**WHAT YOU NEED TO DO:**
Search the listing below for the string "slide" and show each line that contains it.

----

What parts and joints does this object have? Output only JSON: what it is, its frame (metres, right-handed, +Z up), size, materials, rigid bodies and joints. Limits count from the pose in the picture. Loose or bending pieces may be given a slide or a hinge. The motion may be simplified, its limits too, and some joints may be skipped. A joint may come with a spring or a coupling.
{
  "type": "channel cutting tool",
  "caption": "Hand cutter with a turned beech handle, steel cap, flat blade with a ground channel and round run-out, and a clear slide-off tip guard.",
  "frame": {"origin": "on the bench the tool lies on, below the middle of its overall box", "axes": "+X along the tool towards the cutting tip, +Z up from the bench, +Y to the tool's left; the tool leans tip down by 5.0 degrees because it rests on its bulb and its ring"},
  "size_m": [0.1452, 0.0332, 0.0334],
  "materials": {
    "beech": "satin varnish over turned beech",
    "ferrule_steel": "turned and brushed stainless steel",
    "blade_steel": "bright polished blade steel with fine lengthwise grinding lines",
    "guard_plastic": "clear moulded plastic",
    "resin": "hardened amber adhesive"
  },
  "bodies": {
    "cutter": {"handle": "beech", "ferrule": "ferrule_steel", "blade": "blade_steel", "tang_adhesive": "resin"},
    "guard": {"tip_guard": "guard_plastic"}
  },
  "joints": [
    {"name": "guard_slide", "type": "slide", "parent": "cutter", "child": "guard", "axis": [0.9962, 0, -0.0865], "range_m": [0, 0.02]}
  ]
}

----

**TASK SOLUTION:**
What parts and joints does this object have? Output only JSON: what it is, its frame (metres, right-handed, +Z up), size, materials, rigid bodies and joints. Limits count from the pose in the picture. Loose or bending pieces may be given a slide or a hinge. The motion may be simplified, its limits too, and some joints may be skipped. A joint may come with a spring or a coupling.
  "caption": "Hand cutter with a turned beech handle, steel cap, flat blade with a ground channel and round run-out, and a clear slide-off tip guard.",
    {"name": "guard_slide", "type": "slide", "parent": "cutter", "child": "guard", "axis": [0.9962, 0, -0.0865], "range_m": [0, 0.02]}